Figure 1 also shows that after reading the data, Tableau automatically creates three additional variables: Measure Names, Measure Values, and d(Count).

Analyze Categorical Variables

Tableau is generally an elegant, straightforward data visualization system. However, its handling of categorical variables is, in my opinion, not ideal. For the three situations that require manual adjustment in the analysis of categorical variables, each situation requires a different response without the consistency and efficiency of R’s factor variable.

Accept Existing Levels and Order

As shown in Figure 1, the Data pane on the left side of the screen lists the variables that Tableau has pre-categorized into dimensions and measures. The first step after reading the data is to correctly classify the categorical variables. Locate the integer-valued categorical variable in the Measures section. Then either:

  • Drag the field from the Measures section to the Dimensions section.
  • Right-click on the variable name and select Convert to Dimension from the context menu.

Order Character String Levels

Consider a categorical variable with text data values “low”, “med”, and “high”. With Tableau, to specify an order of the levels other than alphabetical, manually sort the levels. To sort, do the following.

  1. Under the Data tab in the left-side of the Worksheet window, right-click on the categorical variable’s name. Then select Default Properties followed by select Sort.
  2. In the Sort dialog, select the Manual sort option.
  3. Drag and arrange the values “low”, “med”, and “high” in the desired order.
  4. Click OK to apply the sort.

Figure 2 illustrates this process of sorting the categories for the JobSat variable.

(a) Right-click on the variable name in the Columns shelf and select the Sort option.
(b) Choose Manual sort.
(c) Drag the category names into the desired order.
Figure 2: Ordering the levels of a categorical variable in Tableau.

After this sort of the JobSat levels, all subsequent visualizations will show the levels in the desired order.

Label Integer Values

In Tableau, attaching value labels to integer values, especially for categorical variables, involves creating a calculated field to replace these integers with the corresponding text values.

Calculated field

The Tableau reference to what is typically referred to in data analytics as a transformed variable, with values computed from the data values of other variables.

Create a new categorical variable or field with text values in place of the integers. In this example, attach value labels such as GoodHealth, GetWell, BestCare to integers 1, 2, and 3, respectively. In this scenario, the text descriptors are not value labels per se, they are the actual data values for the newly created variable. Unlike R’s approach with the factor variable type, this approach wastes memory by storing all those longer text data values across all rows of data.
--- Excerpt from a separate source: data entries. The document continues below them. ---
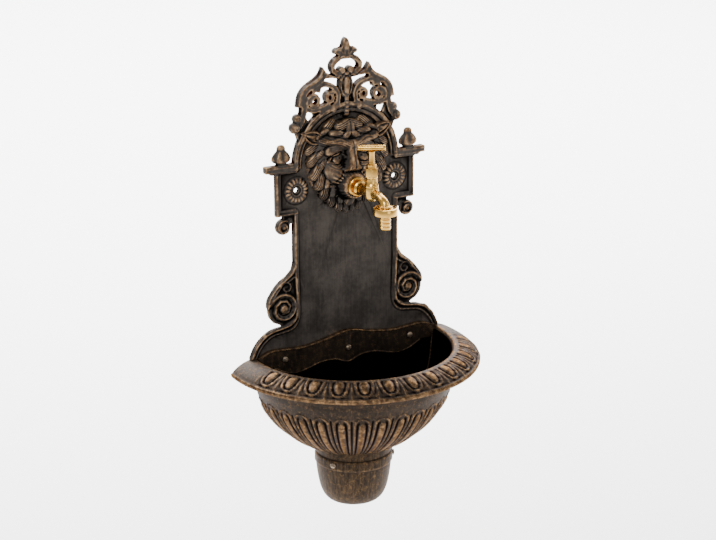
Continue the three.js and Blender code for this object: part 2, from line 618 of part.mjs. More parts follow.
// Drain cover: half of a turned cup with a raised band, open above and towards the wall
function drainCup() {
  const { axis, radius, play, wall, top, bandLow, bandHigh, bottom } = CUP;
  const foot = radius - 17;
  const outside = turned([
    [0, bottom],
    [foot * 0.6, bottom],
    [foot * 0.92, bottom + 1.5],
    [foot + 3, bottom + 7],
    [radius - 9, bottom + 24],
    [radius - 4.5, bottom + 42],
    [radius - 2, bottom + 64],
    [radius - 1, bandLow],
    [radius + 1, bandLow + 2],
    [radius + 1, bandHigh - 2],
    [radius - 1, bandHigh],
    [radius - 1, top],
    [0, top],
  ], 0, -axis, LUG.sides);
  const inside = turned([
    [0, bottom + wall],
    [foot * 0.6, bottom + wall],
    [foot - 1, bottom + wall + 6],
    [radius - 9 - wall, bottom + 26],
    [radius - 3 - wall, bottom + 62],
    [LUG.radius + play, LUG.bottom - 6],
    [LUG.radius + play, top + 10],
    [0, top + 10],
  ], 0, -axis, LUG.sides);
  const under = BOWL.map(([r, z]) => [r + 2.8, z - 1]);
  const bowl = turned([[0, BASIN.base - 1], ...under, [radius * 3, 0], [0, 0]], 0, -BASIN.axis, 24);
  return cut(outside, [
    inside,
    bowl,
    block(-radius * 2, radius * 2, 0, radius * 2, bottom - 10, 0),
    ...pair((side) => cupPin(side, SCREW.shank + GAP, LUG.radius - 2, CUP.radius + 10)),
  ]);
}

function alongX(profile, segments) {
  const geometry = new THREE.LatheGeometry(profile.map(([r, l]) => new THREE.Vector2(r, l)), segments);
  geometry.rotateZ(-HALF_TURN / 2);
  return solidOf(geometry);
}

// Turns what lies along +X from the cup's axis towards one of its two screws.
function aimedAtCup(side, solid) {
  const turn = side > 0 ? CUP_SCREW.angle - 90 : -90 - CUP_SCREW.angle;
  return solid.rotate([0, 0, turn]).translate([0, -CUP.axis, CUP_SCREW.z]);
}

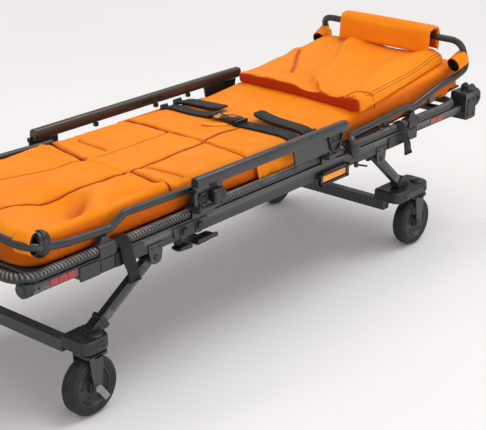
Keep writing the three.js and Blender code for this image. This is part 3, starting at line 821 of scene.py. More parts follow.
def clamp_shape(s, x0, x1):
    """A saddle clamp: a sleeve round the rail on a flared foot bolted to the beam."""
    y = s * RAIL["y"]
    sleeve = turned([(16.6, 0), (16.6, x1 - x0)], (x0, y, RAIL["z"]), "x", 36)
    outline = rounded([(y - 16, 409.3, 2), (y + 16, 409.3, 2), (y + 15, 424, 6), (y - 15, 424, 6)], 4)
    foot = prism(outline, "x", x0 + 2, x1 - 2)
    lips = [turned([(13.2, 0), (17.6, 0), (17.6, 3), (13.2, 3)], (x, y, RAIL["z"]), "x", 36)
            for x in (x0 + 0.4, x1 - 3.4)]
    return merged(sleeve, foot, *lips)


def post_shape(s, x0, x1, top, y0, y1):
    """A saddle post that flares from the clamp up to the tube that lies on it."""
    mid = (x0 + x1) / 2
    outline = rounded([(x0 + 2, 434, 3), (x1 - 2, 434, 3), (x1 - 12, 444, 12), (mid + 11, top, 4),
                       (mid - 11, top, 4), (x0 + 12, 444, 12)], 6, 6)
    return prism(outline, "y", s * y0, s * y1)


def hinge_shape(s, x0, x1, *extra):
    """A rail clamp with two ears that carry a guard's hinge pin."""
    y = s * GUARD["hinge_y"]
    ear = rounded([(s * 297, 428), (s * 329, 433), (s * 329, 449), (s * 297, 446)], 8, 5)
    ears = [prism(ear, "x", x, x + 5) for x in (x0, x1 - 5)]
    outline = rounded([(s * 296, 412), (s * 301, 412), (s * 301, 440), (s * 296, 440)], 1.5, 3)
    web = prism(outline, "x", x0, x1)
    pin = disc((0, y, GUARD["hinge_z"]), "x", 3, x0 + 1, x1 - 1, 20)
    heads = [bolt((x0, y, GUARD["hinge_z"]), "x", 4.5, -3), bolt((x1, y, GUARD["hinge_z"]), "x", 4.5, 3)]
    return merged(clamp_shape(s, x0, x1), *ears, web, pin, *heads, *extra)


for side, s in SIDES.items():
    make_rail(f"corrugated_rail_{side}", s, [f"perimeter_rail_{side}"])
    piece(f"foot_rail_saddle_{side}",
          merged(clamp_shape(s, -770, -712), post_shape(s, -770, -712, 458, 272, 288)), CAST_PAINT,
          "chassis", 1.2, [f"foot_rail_post_{side}"])
    upright = block((-425, -402), (s * 273, s * 287), (438, 476.5), 3)
    piece(f"guard_hinge_saddle_foot_{side}", hinge_shape(s, -440, -352, upright), CAST_PAINT, "chassis",
          1.0, [f"guard_hinge_foot_{side}"])
    hinge_x = GUARD_HEAD[side]["hinge_x"]
    piece(f"guard_hinge_saddle_head_{side}", hinge_shape(s, hinge_x, hinge_x + 66), CAST_PAINT,
          "chassis", 1.0, [f"guard_hinge_head_{side}"])
    axis = (HINGE["x"], 0, HINGE["z"])
    cover = [(22, 323.2), (22, 327), (19, 329), (8, 329), (7, 327.4), (0.005, 327.4)]
    pivot = merged(
        clamp_shape(s, HINGE["x"] - 12, HINGE["x"] + 40),
        disc(axis, "y", 6, s * 297, s * 326, 24),
        turned([(radius, s * out) for radius, out in cover], axis, "y", 48),
    )
    piece(f"backrest_pivot_saddle_{side}", pivot, BLACK_PLASTIC, "chassis", 1.0,
          [f"backrest_pivot_{side}"])
    piece(f"backrest_rest_saddle_{side}",
          merged(clamp_shape(s, 578, 632), post_shape(s, 578, 632, 456.5, 274, 292)), CAST_PAINT,
          "chassis", 1.2, [f"backrest_rest_{side}"])


# ---- cross tubes, decks and the foot sleeve ----
for node, x in (("foot_cross_tube", -950), ("head_cross_tube", 860)):
    z = (BEAM["end"] + BEAM["z1"]) / 2
    ends = [turned([(12.5, 0), (17, 0), (17, s * 4), (12.5, s * 6)], (x, s * 243.4, z), "y", 32)
            for s in (-1, 1)]
    piece(f"{node}_round", merged(disc((x, 0, z), "y", 12.5, -249.6, 249.6, 32), *ends), FRAME_PAINT,
          "chassis", 0.8, [node])


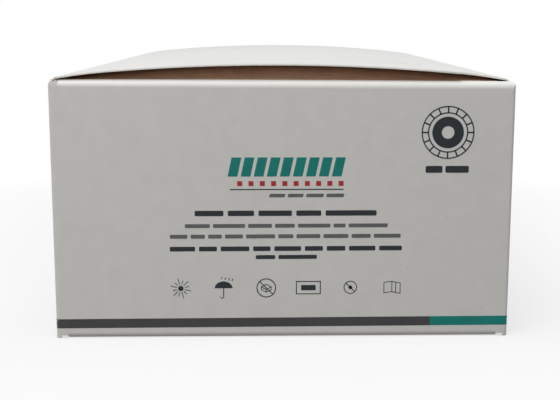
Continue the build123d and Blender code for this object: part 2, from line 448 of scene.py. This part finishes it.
def side_group():
    """Which side of the folded sheet a point is on, from its place and facing, as two masks; the second also
    takes in the dust flaps' tops, which get the kraft colour as painted shade.
    """
    name = "Side of the sheet"
    if name in bpy.data.node_groups:
        return bpy.data.node_groups[name]
    group, given, result = new_group(
        name, {"Place": "vector", "Facing": "vector"}, {"Outside": "value", "Inside": "value"},
    )
    place = given.outputs["Place"]
    from_middle = vector_math(group, "SUBTRACT", place, (CORE_LOW + CORE_HIGH) / 2)
    distance = vector_math(group, "ABSOLUTE", from_middle)
    beyond = vector_math(group, "SUBTRACT", distance, (CORE_HIGH - CORE_LOW) / 2)
    beyond = vector_math(group, "MAXIMUM", beyond, (0, 0, 0))
    away = vector_math(group, "MULTIPLY", beyond, vector_math(group, "SIGN", from_middle))
    away = vector_math(group, "NORMALIZE", away)
    facing = vector_math(group, "DOT_PRODUCT", away, given.outputs["Facing"])
    outside = value_math(group, "GREATER_THAN", facing, SIDE_LIMIT)
    inside = value_math(group, "LESS_THAN", facing, -SIDE_LIMIT)
    parts = by_axis(group, place)
    # Painted shade: the dust flaps' tops between their folds take the kraft colour, the brown of the shaded
    # gap under the lid's edge
    on_flap = value_math(group, "GREATER_THAN", parts["Z"], FLAP_Z)
    between_flap_folds = value_math(group, "LESS_THAN", value_math(group, "ABSOLUTE", parts["Y"]), FLAP_FOLD_Y)
    flap_tops = value_math(group, "MULTIPLY", on_flap, between_flap_folds)
    painted_shade_tops = value_math(group, "MULTIPLY", outside, flap_tops)
    coated = value_math(group, "MULTIPLY", outside, value_math(group, "SUBTRACT", 1.0, flap_tops))
    group.links.new(coated, result.inputs["Outside"])
    group.links.new(value_math(group, "MAXIMUM", inside, painted_shade_tops), result.inputs["Inside"])
    return group


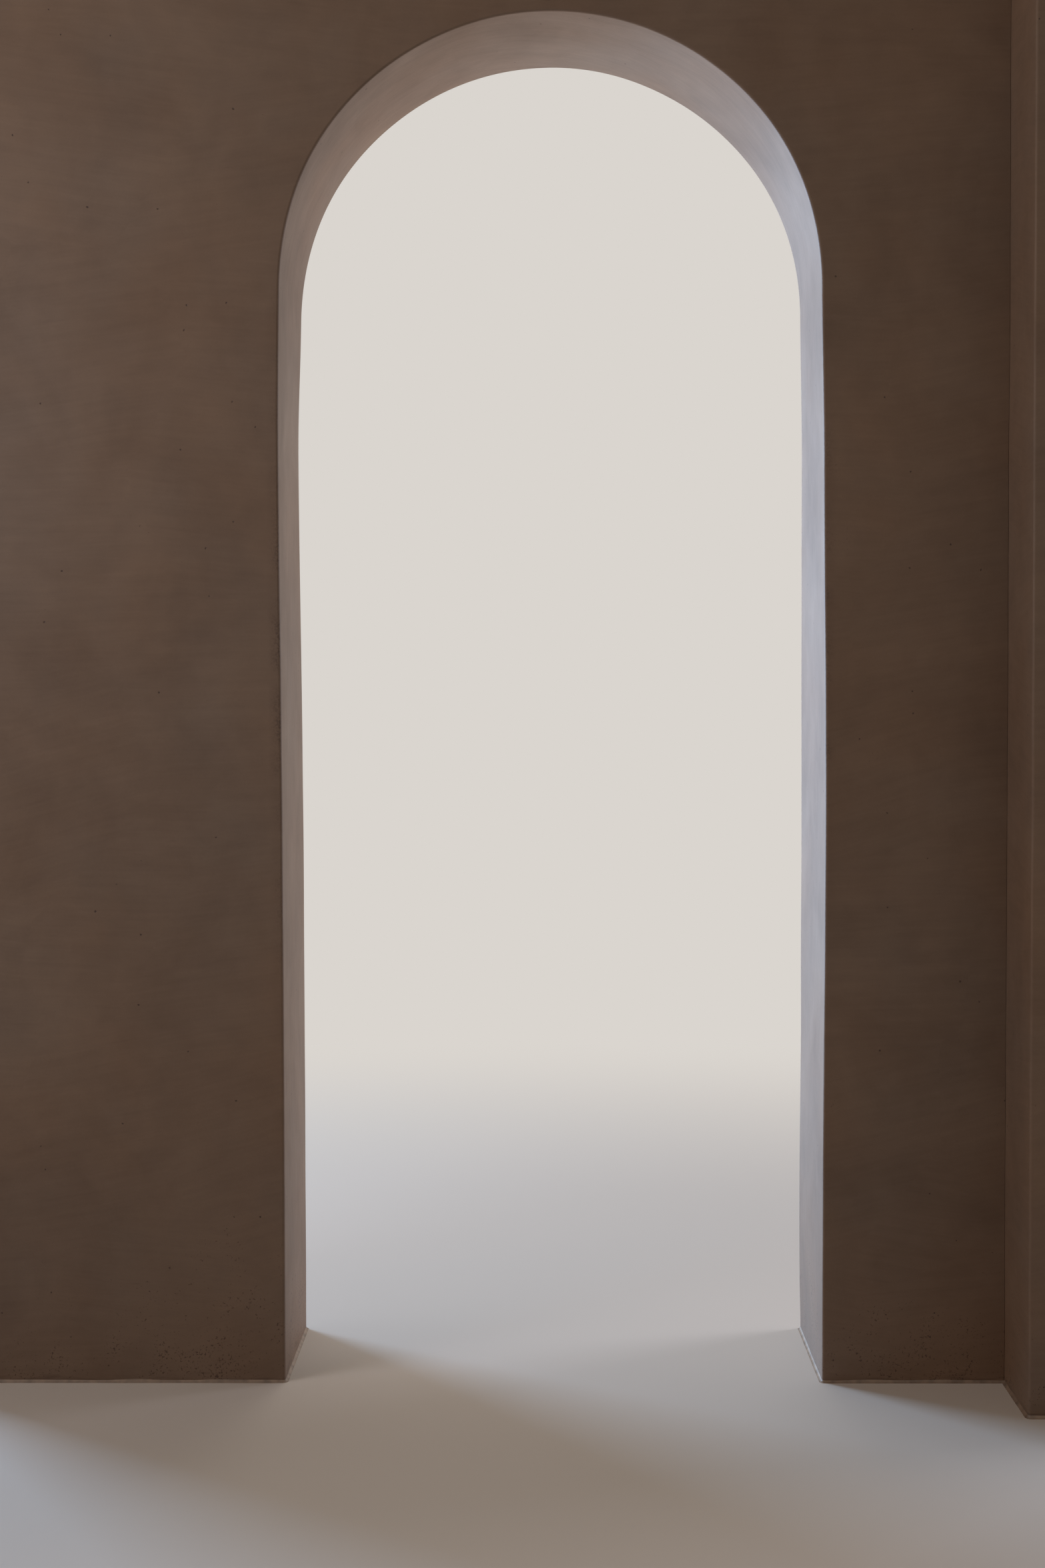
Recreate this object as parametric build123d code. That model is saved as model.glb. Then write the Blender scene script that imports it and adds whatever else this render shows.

This transformation of data values apparently requires some SQL code, provided below, and easily adapted to other situations. After reading your data into Tableau, do the following.

  1. Create a Calculated Field (Variable):
    • Navigate to the Data pane on the left side.
    • Right-click on the variable name Plan and select
      Create -> Calculated Field to open the calculated field editor.
  2. Define the transformation to obtain the Calculated Field:
    • Name your calculated field, e.g., “Plan Labels”, shown in Figure 3.
    • Enter the following SQL code that maps each integer to its corresponding text value, then click OK.
Figure 3: SQL code to define a new variable, Plan Labels, from the given variable Plan.
  1. Now, there are two variables in place of a single variable: the original integer-valued categorical variable Plan and the new categorical variable Plan Labels with the corresponding descriptive text values. Use this new variable (field) in any subsequent visualizations.

Add Levels Beyond the Data

Unlike R, Tableau does not provide a method for directly indicating that a potential response in the original data table of individual data values for each person did not occur. The example here is of Gender, where, in this small Employee data table, the response of O for Other did not occur.

A workaround to display the missing level requires three steps.

  1. Count the values of the existing data values for each category, such as with a bar chart.
  2. Manually create the summary table of counts for the categories, such as in Excel or similar, here for existing values M and W and then add a row for O with a 0 count.
  3. Do the visualization directly from the summary table read as the data.

Figure 4 shows the manually constructed summary table.

Figure 4: Manually created summary table of counts.

From this summary table, construct the visualization, such as with a bar chart, as shown in the corresponding reading.